Focus will be on helping communities build municipal and agricultural infrastructures, some of which will be modeled after successful U.S. Department of Agriculture programs. Goals will include eradicating livestock disease and modernizing farming practices.

It’s a leadership position he feels called to fill. “My mother told me that God may have given you something to perform once in your entire life, just one time, just one thing,” McDaniel says.

“I honestly believe that the Lord is making all this happen. I believe that he has something he wants me to do.”

While he is looking forward to the challenge, McDaniel’s soft-spoken wife, Linda, steels herself against the risk. She fights back tears as she says, “I try not to think about it.”

When her husband told her that he might be called out of retirement, Linda says she got angry at first. “I said, ‘It’s not fair, you’ve done your time, you’ve served in Vietnam.’ But I live with him every day and it’s a duty, an honor thing with him, and it comes through very strongly.”

She has resolved to manage the situation day-to-day and, instead of approaching it with trepidation, to reflect on the pride she has for him instead.
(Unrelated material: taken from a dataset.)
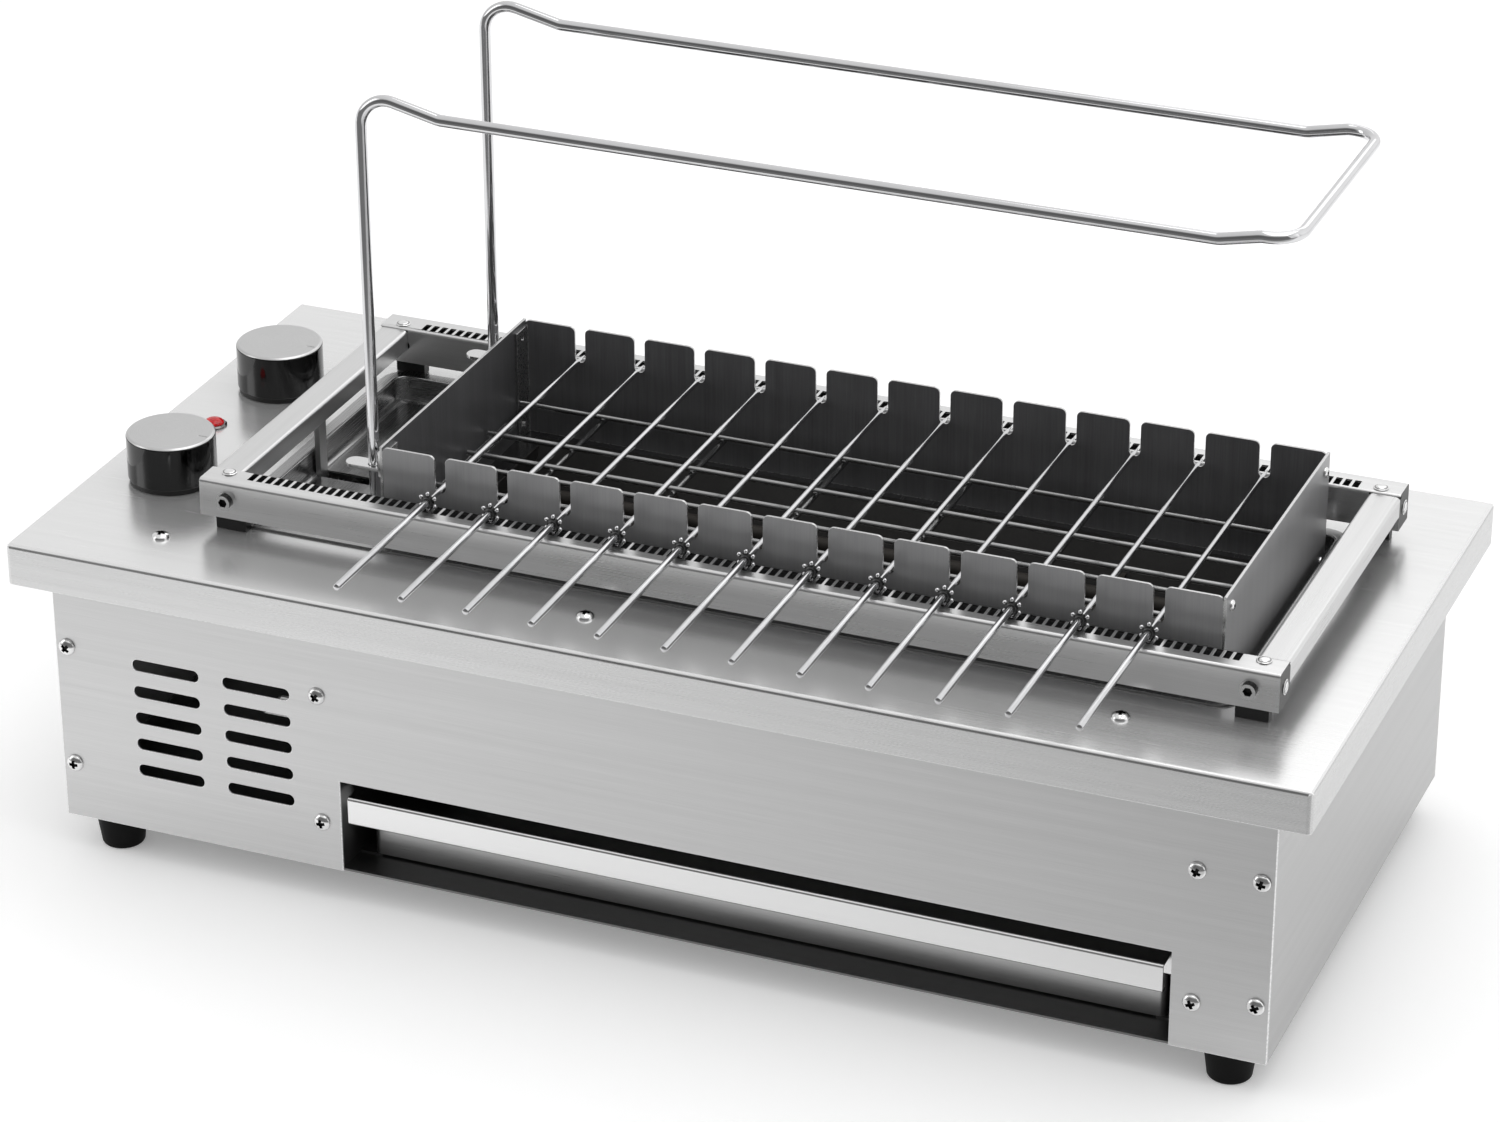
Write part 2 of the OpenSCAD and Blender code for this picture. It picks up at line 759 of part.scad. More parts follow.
module notched_plate() {
    seam = seam_w;
    along_y(-box_half_d - box_t, -box_half_d) polygon(notched_outline());
    foot = rail_gap - well_t - tray_r - slip;
    block([box_x0 + box_t, -box_half_d - box_t - foot, floor_z],
        [box_x1 - box_t, -box_half_d - box_t, floor_z + box_t]);
    for (x = [box_x0 + box_t, box_x1 - 2 * box_t])
        difference() {
            block([x, -box_half_d, floor_z], [x + box_t, -box_half_d + seam, box_top - tab_r]);
            for (z = box_screw_heights())
                translate([x + box_t / 2, -box_half_d + seam / 2, z]) rotate([0, 90, 0])
                    cylinder(h = 4 * past, r = box_screw_d / 2 + run_fit, center = true);
        }
}

function box_screw_heights() = [top_z + box_rise - box_screw_drop, floor_z + well_depth / 2];

module front_notched_plate() color("gray") grill() notched_plate();

module rear_notched_plate() color("gray") grill() mirror([0, 1, 0]) notched_plate();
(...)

McDaniel’s brother, Terrell, is most against the recall. He remembers being just 10 when Danny served during the Vietnam War in an elite branch of the Army as a Ranger.

“Those were very emotional times, wondering whether or not he was going to come home and watching my mother worry,” says Terrell of Hendersonville, Tenn. “This recall brings back all that concern for my mom and the family.” 

McDaniel acknowledges the unease that he, too, feels about how his redeployment will affect his 83-year-old mother, Sue. During the Vietnam War, she lost contact with him for several months when he was in combat.

Terrell hasn’t changed his mind, “He will be in a commanding role, and they need him there and they’re lucky to have him. I’m grateful for his willingness to give of himself that way … but it just seems absurd. It certainly creates a lot of tension to have so great a love and so much admiration for him, and yet just be so sick about it.”

What friends think

The Young At Heart Sunday School class Oak Grove UMC has an empty chair where McDaniel usually sits.

The class consists of a couple of retired military and several other members who believe complying with the reactivation is the patriotic thing to do.

Before leaving, McDaniel told the group of the sites he dreams of visiting, including the Euphrates and Tigris River Valleys.  “I’ll send you a hunk of wood out of the Tigris River Valley. I don’t intend to walk out of here and you never hear from me again.” He said they would regularly hear from him by e-mail.

McDaniel said this is an opportunity to live his faith. “I have always relied on my beliefs as a Christian to give me strength to be the kind of example that I think God wants me to be.”

Young soldiers have often turned to him for advice. “You take young people and put them in a stressful situation, they are going to look to their leaders to see how the leaders are reacting, and I have always been a commander who wanted my troops to see that I am doing whatever they are doing. I am sharing the danger, the work and the hardships because that is the way it is supposed to be.”

Prayer has strengthened his resolve to carry out his new assignment. “I pray every day, and basically my prayer is, ‘I realize this is what you want me to do. Help me do a good job.

“I learned in Vietnam not to pray, ‘Don’t let me die’ — that’s asking too much,” he says. “So I learned to say in my prayers every day, ‘Don’t let me let my buddies down; let me do my job. If I gotta go, let me go with honor.”